*** SOURCE EXCERPT ***

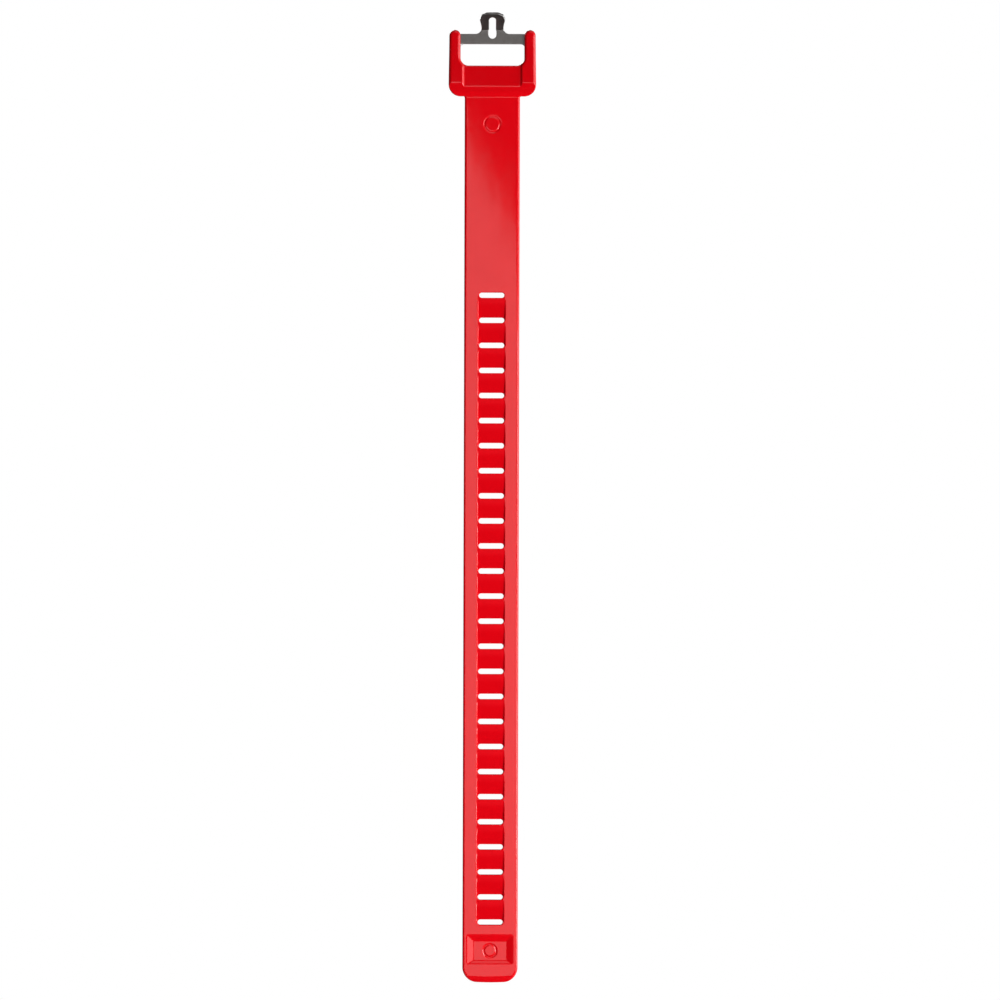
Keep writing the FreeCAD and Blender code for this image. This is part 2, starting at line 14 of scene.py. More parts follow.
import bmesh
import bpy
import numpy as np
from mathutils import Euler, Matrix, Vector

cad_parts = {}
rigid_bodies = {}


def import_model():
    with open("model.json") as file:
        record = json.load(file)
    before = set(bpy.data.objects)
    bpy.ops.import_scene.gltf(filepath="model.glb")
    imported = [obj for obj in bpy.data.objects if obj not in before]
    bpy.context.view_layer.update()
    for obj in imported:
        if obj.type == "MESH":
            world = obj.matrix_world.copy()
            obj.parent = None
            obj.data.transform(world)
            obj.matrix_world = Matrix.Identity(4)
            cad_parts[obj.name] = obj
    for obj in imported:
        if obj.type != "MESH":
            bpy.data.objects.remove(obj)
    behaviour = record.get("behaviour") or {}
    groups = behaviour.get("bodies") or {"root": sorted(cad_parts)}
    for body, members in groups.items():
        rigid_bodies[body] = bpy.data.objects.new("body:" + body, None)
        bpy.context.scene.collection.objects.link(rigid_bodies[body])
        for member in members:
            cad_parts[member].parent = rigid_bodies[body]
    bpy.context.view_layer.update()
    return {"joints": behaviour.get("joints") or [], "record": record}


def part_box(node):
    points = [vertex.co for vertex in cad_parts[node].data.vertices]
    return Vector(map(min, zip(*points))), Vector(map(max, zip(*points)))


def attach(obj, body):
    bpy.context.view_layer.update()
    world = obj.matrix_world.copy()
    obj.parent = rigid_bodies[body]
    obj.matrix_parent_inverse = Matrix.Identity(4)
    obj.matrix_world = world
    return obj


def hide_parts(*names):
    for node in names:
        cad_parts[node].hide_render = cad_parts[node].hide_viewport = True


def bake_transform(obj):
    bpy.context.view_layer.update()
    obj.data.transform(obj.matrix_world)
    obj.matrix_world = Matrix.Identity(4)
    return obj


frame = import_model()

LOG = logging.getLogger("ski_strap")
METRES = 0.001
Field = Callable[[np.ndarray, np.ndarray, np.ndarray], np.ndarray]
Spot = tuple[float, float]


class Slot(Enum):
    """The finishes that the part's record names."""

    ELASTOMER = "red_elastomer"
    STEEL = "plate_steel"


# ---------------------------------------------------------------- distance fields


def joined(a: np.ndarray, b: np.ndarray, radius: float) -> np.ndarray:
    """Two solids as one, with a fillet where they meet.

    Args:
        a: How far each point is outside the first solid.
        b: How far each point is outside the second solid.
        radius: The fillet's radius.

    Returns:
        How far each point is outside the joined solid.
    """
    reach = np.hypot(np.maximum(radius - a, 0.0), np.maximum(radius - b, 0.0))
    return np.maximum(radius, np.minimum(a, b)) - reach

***

_WHAT THIS TASK INVOLVES_. Extract every line containing the string "body" from the data above.

_RESULT OF THIS TASK_.
    for body, members in groups.items():
        rigid_bodies[body] = bpy.data.objects.new("body:" + body, None)
        bpy.context.scene.collection.objects.link(rigid_bodies[body])
            cad_parts[member].parent = rigid_bodies[body]
def attach(obj, body):
    obj.parent = rigid_bodies[body]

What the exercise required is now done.